[AVAILABLE DATA]
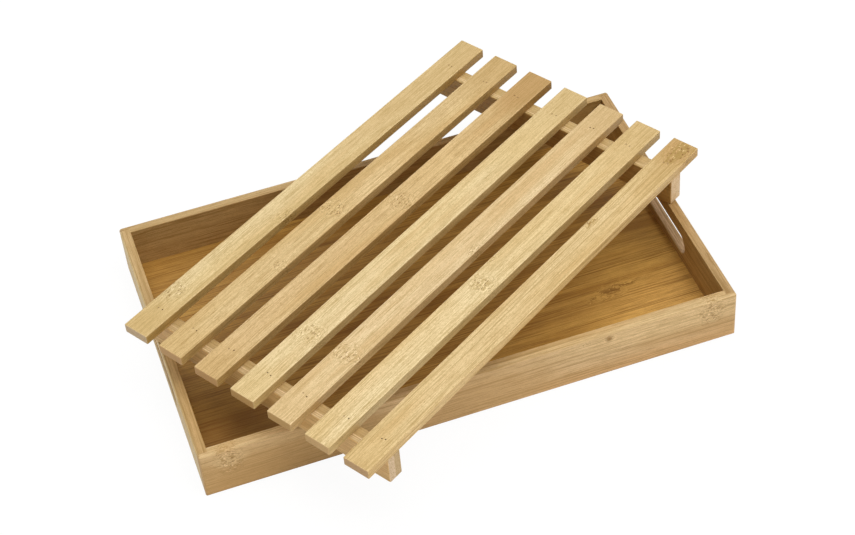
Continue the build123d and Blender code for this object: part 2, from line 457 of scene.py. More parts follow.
def bambooMaterial(name, centre, turn, halfSize, **own):
    # One piece's bamboo: its own coordinates have x along the fibres and the origin at its middle
    values = {**bambooDefaults, **own}
    body, seed = values["body"], values["seed"]
    material = bpy.data.materials.new(name)
    material.use_nodes = True
    tree = material.node_tree
    tree.nodes.clear()
    coordinate = tree.nodes.new("ShaderNodeTexCoord").outputs
    local = add(tree, "ShaderNodeMapping", {
        "Vector": coordinate["Object"], "Location": centre, "Rotation": (0, 0, turn),
    }, vector_type="TEXTURE").outputs[0]

    def patch(middle, reach, softness, ragged):
        # Middle and reach are in mm from the piece's middle
        return place(tree, effects["patch"], {
            "Vector": local, "Seed": seed, "Centre": [value * mm for value in middle],
            "Reach": [value * mm for value in reach], "Softness": softness, "Ragged": ragged})

    def facing(axis):
        # The axis is one of the whole object's directions
        return place(tree, effects["facing"], {"Normal": coordinate["Normal"], "Axis": axis})

    def lay(under, mask, share, tint):
        # A tint over the colour so far, as strong as the mask times a share
        return blendColours(tree, calc(tree, "MULTIPLY", mask, values[share]), under, tint)

    nodeMask, away = 0.0, (0.0, 0.0, 0.0)
    for middle, reach in values["nodes"]:
        found = patch(middle, reach, values["nodeSoftness"], values["nodeRagged"])
        nodeMask = calc(tree, "MAXIMUM", nodeMask, found["Mask"])
        away = vector(tree, "ADD", away, found["Away"])
    bent = place(tree, effects["wander"], {
        "Vector": local, "Seed": seed, "Wander": values["wander"], "Node": nodeMask,
        "Swirl": values["swirl"], "Away": away, "Part": values["part"],
    })["Vector"]
    fibre = place(tree, effects["fibre"], {"Vector": bent, "Seed": seed, "Length": values["fibreLength"]})
    end = facing((cos(turn), sin(turn), 0.0))["Both"]
    arris = place(tree, effects["arris"], {
        "Vector": local, "Half Size": halfSize, "Seed": seed, "Width": values["arrisWidth"],
        "Wear": values["arrisWear"]})["Mask"]

    # Height = surface - the sum of each layer times its relief
    height = values["surface"]
    for layer, depth in values["relief"].items():
        height = calc(tree, "MULTIPLY_ADD", fibre[layer], -depth, height)
    colour = lay(paint(*body), fibre["Bands"], "bandShare", tinted(body, values["warm"]))
    colour = lay(colour, fibre["Tone"], "toneShare", tinted(body, values["tone"]))
    for middle, reach, softness, tint, axis in values["patches"]:
        mask = patch(middle, reach, softness, values["patchRagged"])["Mask"]
        if axis:
            mask = calc(tree, "MULTIPLY", mask, facing(axis)["Mask"])
        colour = blendColours(tree, mask, colour, paint(*tint))
    lineColour = tinted(body, values["line"])
    stronger = calc(tree, "MULTIPLY_ADD", nodeMask, values["nodeLines"], 1.0)
    for layer, share in (("Mottle", "mottleShare"), ("Streaks", "streakShare"), ("Lines", "lineShare"),
                         ("Long", "longShare"), ("Flecks", "fleckShare"), ("Bundles", "bundleShare")):
        colour = lay(colour, calc(tree, "MULTIPLY", fibre[layer], stronger), share, lineColour)
    if values["nodes"]:
        dashes = place(tree, effects["specks"], {"Vector": bent, "Seed": seed, "Mask": nodeMask})
        colour = lay(colour, dashes["Gleams"], "gleamShare", tinted(body, values["gleam"]))
        colour = lay(colour, dashes["Specks"], "nodeShare", tinted(body, values["speck"]))
        height = calc(tree, "MULTIPLY_ADD", dashes["Specks"], -values["speckRelief"], height)
    endColour = blendColours(tree, fibre["Bundles"], paint(*values["endTint"]), lineColour)
    colour = lay(colour, end, "endShare", endColour)
    # painted light and shade: each side lighter or darker by the way it faces
    for axis, tint in values["faceTints"]:
        colour = blendColours(tree, facing(axis)["Mask"], colour, (*tint, 1.0), "MULTIPLY")
    # worn edges, with a painted highlight along them
    colour = lay(colour, arris, "arrisShare", tinted(body, values["arrisWearAndHighlight"]))
    for x, y in values["nails"]:
        mouth = patch((x, y, 0), values["nailReach"], values["nailSoftness"], values["nailRagged"])["Mask"]
        colour = lay(colour, mouth, "nailShare", paint(*values["nailTint"]))

    roughness = spread(tree, calc(tree, "ADD", fibre["Lines"], end), *values["rough"], smooth=False)
    bump = add(tree, "ShaderNodeBump", {
        "Height": height, "Strength": values["bump"], "Distance": values["bumpDepth"]}).outputs[0]
    shader = add(tree, "ShaderNodeBsdfPrincipled", {
        "Base Color": colour, "Roughness": roughness, "Normal": bump, "IOR": values["ior"],
        "Specular IOR Level": values["specular"]})
    output = tree.nodes.new("ShaderNodeOutputMaterial")
    tree.links.new(shader.outputs[0], output.inputs["Surface"])
    return material


meshing = {
    "support": 0.0006,  # a loop this far beside a rounded edge keeps the face next to it flat
    "barSteps": 6,
    "barStations": 60,
    "barClear": 0.0036,  # from a bar's rounded end to its evenly spaced stations
    "wallSteps": 7,
    "longStations": 60,
    "endStations": 50,
    "slotSides": 24,
    "slotSteps": 8,
    "drillSides": 16,
    "past": 0.001,  # how far a cutter goes past the wood
    "weld": 2e-7,
    "crease": 35.0,  # degrees
}


def quarterAngles(steps):
    # From 0 to a quarter turn, evenly
    return np.linspace(0, pi / 2, steps + 1)


def arcDepths(radius, steps):
    # Depths of evenly turned points of a rounded edge: radius x (1 - cos a), from 0 to the radius
    return radius * (1 - np.cos(quarterAngles(steps)))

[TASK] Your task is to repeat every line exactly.

[SOLUTION FOR THIS PROBLEM]
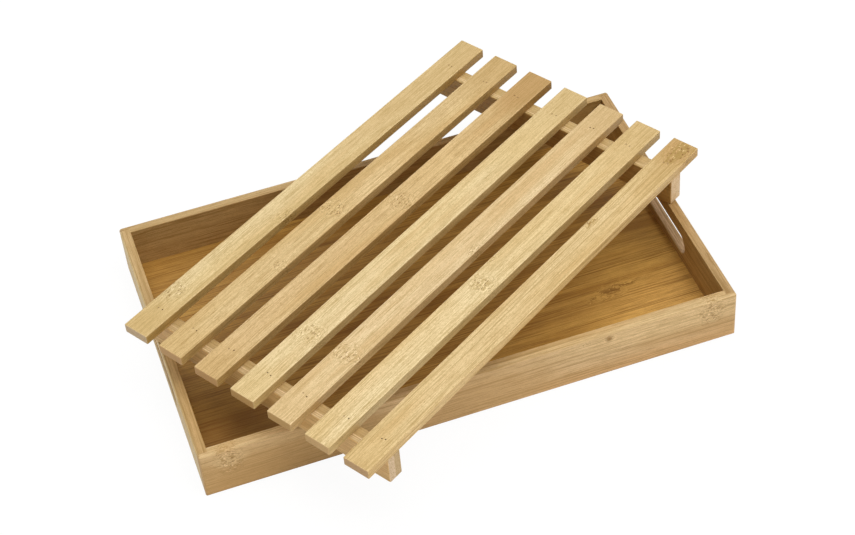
Continue the build123d and Blender code for this object: part 2, from line 457 of scene.py. More parts follow.
def bambooMaterial(name, centre, turn, halfSize, **own):
    # One piece's bamboo: its own coordinates have x along the fibres and the origin at its middle
    values = {**bambooDefaults, **own}
    body, seed = values["body"], values["seed"]
    material = bpy.data.materials.new(name)
    material.use_nodes = True
    tree = material.node_tree
    tree.nodes.clear()
    coordinate = tree.nodes.new("ShaderNodeTexCoord").outputs
    local = add(tree, "ShaderNodeMapping", {
        "Vector": coordinate["Object"], "Location": centre, "Rotation": (0, 0, turn),
    }, vector_type="TEXTURE").outputs[0]

    def patch(middle, reach, softness, ragged):
        # Middle and reach are in mm from the piece's middle
        return place(tree, effects["patch"], {
            "Vector": local, "Seed": seed, "Centre": [value * mm for value in middle],
            "Reach": [value * mm for value in reach], "Softness": softness, "Ragged": ragged})

    def facing(axis):
        # The axis is one of the whole object's directions
        return place(tree, effects["facing"], {"Normal": coordinate["Normal"], "Axis": axis})

    def lay(under, mask, share, tint):
        # A tint over the colour so far, as strong as the mask times a share
        return blendColours(tree, calc(tree, "MULTIPLY", mask, values[share]), under, tint)

    nodeMask, away = 0.0, (0.0, 0.0, 0.0)
    for middle, reach in values["nodes"]:
        found = patch(middle, reach, values["nodeSoftness"], values["nodeRagged"])
        nodeMask = calc(tree, "MAXIMUM", nodeMask, found["Mask"])
        away = vector(tree, "ADD", away, found["Away"])
    bent = place(tree, effects["wander"], {
        "Vector": local, "Seed": seed, "Wander": values["wander"], "Node": nodeMask,
        "Swirl": values["swirl"], "Away": away, "Part": values["part"],
    })["Vector"]
    fibre = place(tree, effects["fibre"], {"Vector": bent, "Seed": seed, "Length": values["fibreLength"]})
    end = facing((cos(turn), sin(turn), 0.0))["Both"]
    arris = place(tree, effects["arris"], {
        "Vector": local, "Half Size": halfSize, "Seed": seed, "Width": values["arrisWidth"],
        "Wear": values["arrisWear"]})["Mask"]

    # Height = surface - the sum of each layer times its relief
    height = values["surface"]
    for layer, depth in values["relief"].items():
        height = calc(tree, "MULTIPLY_ADD", fibre[layer], -depth, height)
    colour = lay(paint(*body), fibre["Bands"], "bandShare", tinted(body, values["warm"]))
    colour = lay(colour, fibre["Tone"], "toneShare", tinted(body, values["tone"]))
    for middle, reach, softness, tint, axis in values["patches"]:
        mask = patch(middle, reach, softness, values["patchRagged"])["Mask"]
        if axis:
            mask = calc(tree, "MULTIPLY", mask, facing(axis)["Mask"])
        colour = blendColours(tree, mask, colour, paint(*tint))
    lineColour = tinted(body, values["line"])
    stronger = calc(tree, "MULTIPLY_ADD", nodeMask, values["nodeLines"], 1.0)
    for layer, share in (("Mottle", "mottleShare"), ("Streaks", "streakShare"), ("Lines", "lineShare"),
                         ("Long", "longShare"), ("Flecks", "fleckShare"), ("Bundles", "bundleShare")):
        colour = lay(colour, calc(tree, "MULTIPLY", fibre[layer], stronger), share, lineColour)
    if values["nodes"]:
        dashes = place(tree, effects["specks"], {"Vector": bent, "Seed": seed, "Mask": nodeMask})
        colour = lay(colour, dashes["Gleams"], "gleamShare", tinted(body, values["gleam"]))
        colour = lay(colour, dashes["Specks"], "nodeShare", tinted(body, values["speck"]))
        height = calc(tree, "MULTIPLY_ADD", dashes["Specks"], -values["speckRelief"], height)
    endColour = blendColours(tree, fibre["Bundles"], paint(*values["endTint"]), lineColour)
    colour = lay(colour, end, "endShare", endColour)
    # painted light and shade: each side lighter or darker by the way it faces
    for axis, tint in values["faceTints"]:
        colour = blendColours(tree, facing(axis)["Mask"], colour, (*tint, 1.0), "MULTIPLY")
    # worn edges, with a painted highlight along them
    colour = lay(colour, arris, "arrisShare", tinted(body, values["arrisWearAndHighlight"]))
    for x, y in values["nails"]:
        mouth = patch((x, y, 0), values["nailReach"], values["nailSoftness"], values["nailRagged"])["Mask"]
        colour = lay(colour, mouth, "nailShare", paint(*values["nailTint"]))

    roughness = spread(tree, calc(tree, "ADD", fibre["Lines"], end), *values["rough"], smooth=False)
    bump = add(tree, "ShaderNodeBump", {
        "Height": height, "Strength": values["bump"], "Distance": values["bumpDepth"]}).outputs[0]
    shader = add(tree, "ShaderNodeBsdfPrincipled", {
        "Base Color": colour, "Roughness": roughness, "Normal": bump, "IOR": values["ior"],
        "Specular IOR Level": values["specular"]})
    output = tree.nodes.new("ShaderNodeOutputMaterial")
    tree.links.new(shader.outputs[0], output.inputs["Surface"])
    return material


meshing = {
    "support": 0.0006,  # a loop this far beside a rounded edge keeps the face next to it flat
    "barSteps": 6,
    "barStations": 60,
    "barClear": 0.0036,  # from a bar's rounded end to its evenly spaced stations
    "wallSteps": 7,
    "longStations": 60,
    "endStations": 50,
    "slotSides": 24,
    "slotSteps": 8,
    "drillSides": 16,
    "past": 0.001,  # how far a cutter goes past the wood
    "weld": 2e-7,
    "crease": 35.0,  # degrees
}


def quarterAngles(steps):
    # From 0 to a quarter turn, evenly
    return np.linspace(0, pi / 2, steps + 1)


def arcDepths(radius, steps):
    # Depths of evenly turned points of a rounded edge: radius x (1 - cos a), from 0 to the radius
    return radius * (1 - np.cos(quarterAngles(steps)))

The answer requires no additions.